Who Stands To Benefit
The scheme is expected to particularly benefit individuals who inadvertently failed to disclose small foreign holdings, such as overseas bank accounts from student years, foreign ESOP shares, or minor savings and insurance products purchased while working abroad.
By offering a structured opportunity to regularize past omissions, the government aims to reduce litigation, improve voluntary compliance, and foster a fairer and more transparent tax ecosystem.
| Sr.
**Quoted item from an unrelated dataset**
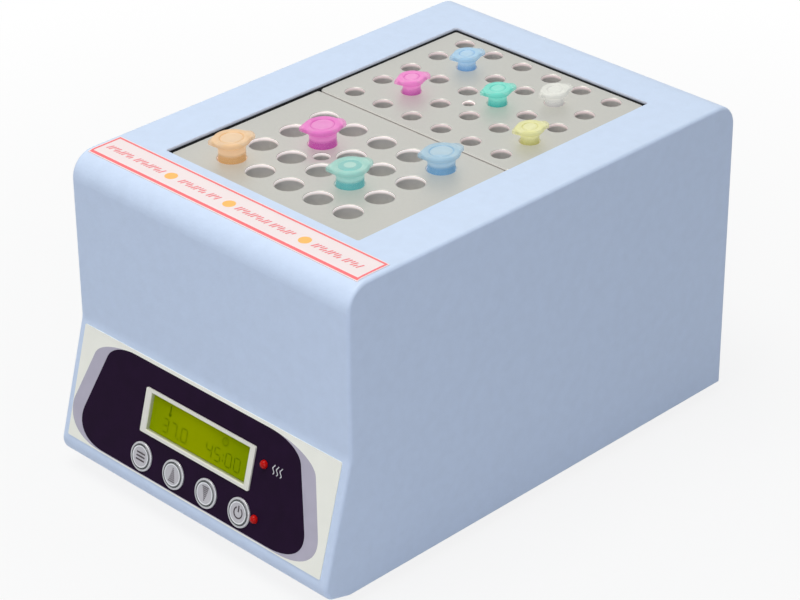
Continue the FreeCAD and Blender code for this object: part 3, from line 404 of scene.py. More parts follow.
def figure(digit, x, y):
    """Bars of one seven-bar figure, its lower left corner at x, y."""
    loops = []
    for name in lit_segments[digit]:
        fx, fy, flat = segments[name]
        size = ((digit_w - flat_gap, stroke) if flat
                else (stroke, digit_h / 2 - upright_gap))
        loops.append(rectangle(x + fx * digit_w, y + fy * digit_h, *size))
    return loops


marks = []
row_y = -display_drop - 5.1
for digit, x in zip("370" "4500", (-21.0, -16.4, -10.6, 3.2, 7.8, 13.8, 18.4)):
    marks += figure(digit, x, row_y)
point_x, colon_x, thermometer_x, point = -12.1, 12.3, -18.0, 0.6
marks.append(rectangle(point_x, row_y, point, point))
marks += [rectangle(colon_x, row_y + h, point, point) for h in (1.4, 3.6)]
marks.append(rectangle(thermometer_x, -display_drop + 4.3, 0.7, 3.0))
marks.append(circle(thermometer_x, -display_drop + 2.4, 0.8, 20))
clock_y = -display_drop + 3.8
marks += [circle(colon_x, clock_y, r, 32) for r in (1.7, 1.3)]
marks.append(rectangle(colon_x, clock_y + 0.5, 0.35, 1.1))
frame_proud, lens_drop, lens_t, lens_seat = 0.7, 0.5, 0.8, 0.2
glass_top = film_t / mm + frame_proud - lens_drop - lens_t - lens_seat
figures = film("display_figures", marks, glass_top + 0.002, glass_top + 0.03, panel, figure_ink)
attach(figures, "housing")

# Keys: satin silver caps with a shallow dish, each in a bright ring that is snapped into
# the panel. Inside each cap's edge lies a painted dark ring, painted shade in place of a
# groove, and inside that a pale ring, a painted highlight on the groove's brow. Their signs
# are pad printed: three lines, two arrows made of bars that shrink to a point, and a bar in
# a broken ring.
key_silver = Finish("key_silver", srgb(186, 184, 190), 0.4, Metallic=0.35)
key_silver.mottle(0.001, 0.03, 0.06)
key_silver.relief(key_silver.noise(0.00025), 0.000006)
key_silver.on("mode_key", "up_key", "down_key", "start_stop_key")
ring_bright = Finish("ring_bright", srgb(196, 196, 200), 0.3, Metallic=0.45)
ring_bright.mottle(0.0012, 0.03, 0.05)
ring_bright.on("key_rings")

sign_ink = Finish("sign_ink", srgb(62, 52, 60), 0.5)
sign_ink.mottle(0.0008, 0.08, 0.05)
sign_lift = 0.02 * mm
dish_low = 0.95                      # the dish's lowest point over the panel, in mm
dish_radius = 28.25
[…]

No. | Type of assets or income | Amount payable | Conditions |
| 1. | (a) Undisclosed asset located outside India; or (b) undisclosed foreign income. | Aggregate of,– (i) tax at the rate of 30% of the value of the undisclosed asset located outside India as on the 31st March, 2026; (ii) tax at the rate of 30% of the undisclosed foreign income; and (iii) an amount equal to 100% of tax determined in clauses (i) and (ii). | The aggregate value of the undisclosed asset located outside India and the undisclosed foreign income does not exceed Rs. 1 crore. |
| 2. | (a) Asset located outside India acquired from income accruing or arising outside India, by an assessee, during the period in which such assessee was a non-resident, but such assets were not declared by him in the relevant Schedule in the return of income on becoming a resident; or (b) asset located outside India acquired from income which has been offered to tax under the Income-tax Act, 1961 (43 of 1961) by the assessee, but such assets were not declared by him in the relevant Schedule in the income. | A fee of one lakh rupees. | The value of the asset located outside India does not exceed Rs. 5 crores. |
Implementation Timeline
The proposed disclosure window will be introduced through the Finance Bill, 2026, and will come into effect from a date to be notified by the Central Government. In her Budget speech, the Finance Minister indicated that this would be a one-time six-month foreign asset disclosure scheme.
With increasing global data sharing and stricter enforcement under international tax cooperation frameworks, the upcoming window could provide a crucial opportunity for taxpayers to come clean and avoid harsher consequences later.